Phase 3 — Workload routing. Compare the same Iceberg query shapes across Snowflake, Trino, and DuckDB before codifying routing policy — cost per query and latency differ enough that defaults leave money on the table. Use routing endpoints to send ad hoc and cost-sensitive SQL to Trino or DuckDB where unit economics win; keep Snowflake for governed BI, semantic layers, and workloads where warehouse features justify the credit cost.

Engine cost and latency comparison — Same Iceberg table, different engines — cost and latency for identical SQL shapes differ across Snowflake, Trino, and DuckDB. Routing policies turn that spread into measurable savings.

Phase 4 — Catalog authority. If multi-engine is the permanent architecture, decide who owns catalog authority per table. Enable CATALOG_SYNC or Horizon REST if Snowflake stays the write path. Migrate catalog authority to Polaris, Nessie, or Glue if Snowflake becomes a consumer. Document which system owns writes per table — ambiguous write ownership is the single largest source of data corruption in multi-engine lakehouses.

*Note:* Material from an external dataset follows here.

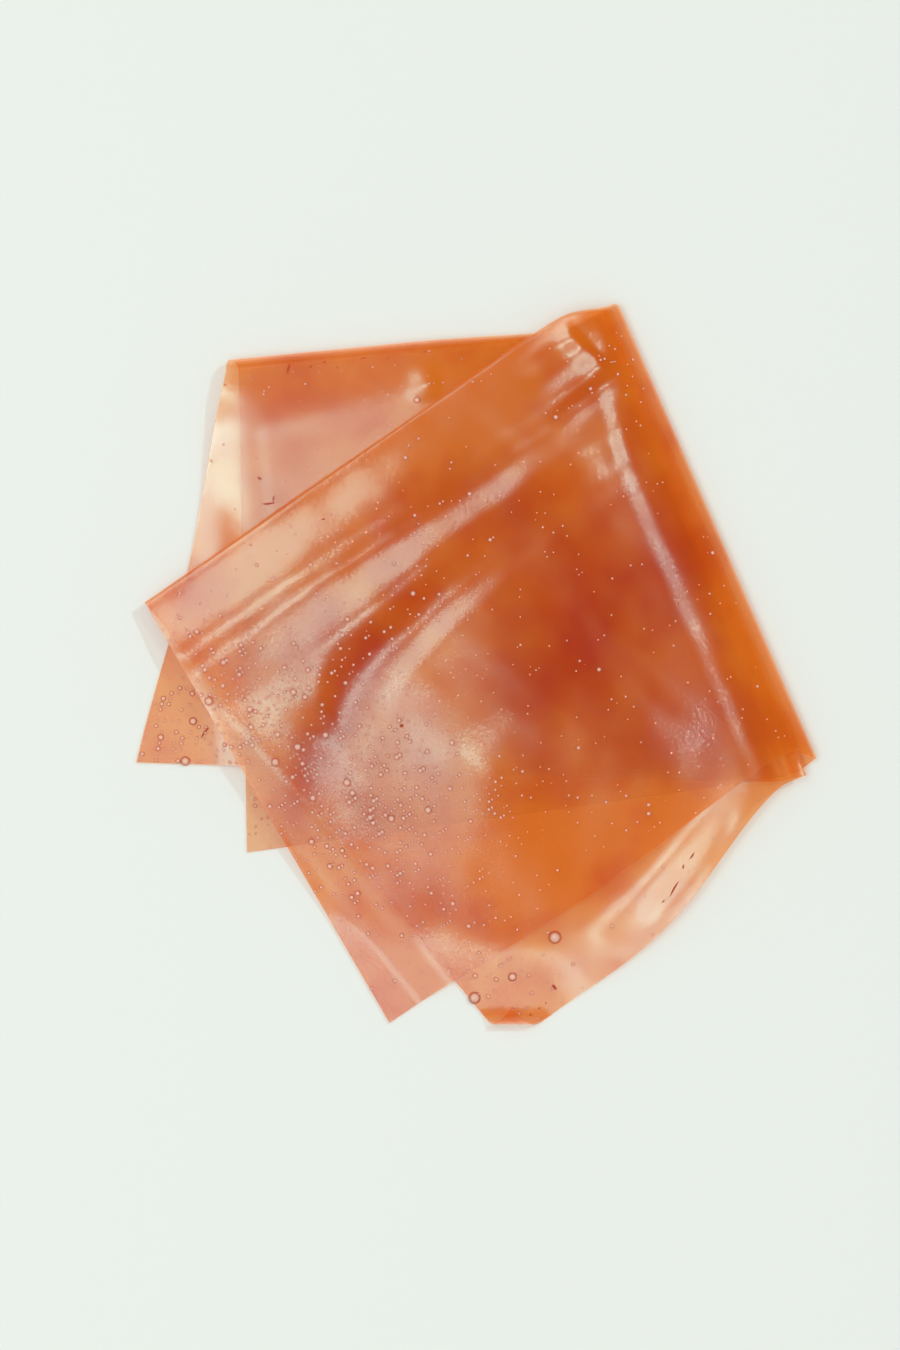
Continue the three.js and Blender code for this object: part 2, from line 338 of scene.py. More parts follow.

Table layout and catalog choice affect every downstream engine — the Apache Iceberg catalog comparison is worth reading before locking your metadata architecture.

Summary

Snowflake to Iceberg migration is two distinct problems: getting tables into the format, and running the lake afterward. Snowflake managed Iceberg, Open Catalog sync, Horizon REST, Spark, and Glue address the first. LakeOps addresses the second — and makes the hybrid middle phase survivable — with observability, autonomous maintenance, intelligent compaction, multi-engine routing, governance, and AI readiness that Snowflake users expect, extended across every engine and catalog in the estate.

Snowflake remains a first-class component in most programs — not a casualty of migration. Iceberg is the shared format. Routing picks the right engine per workload. Deploy a control plane early so migration does not trade warehouse comfort for an operations vacuum. The teams that succeed are the ones who treat lake operations as a discipline from day one, not a cleanup project after the first outage.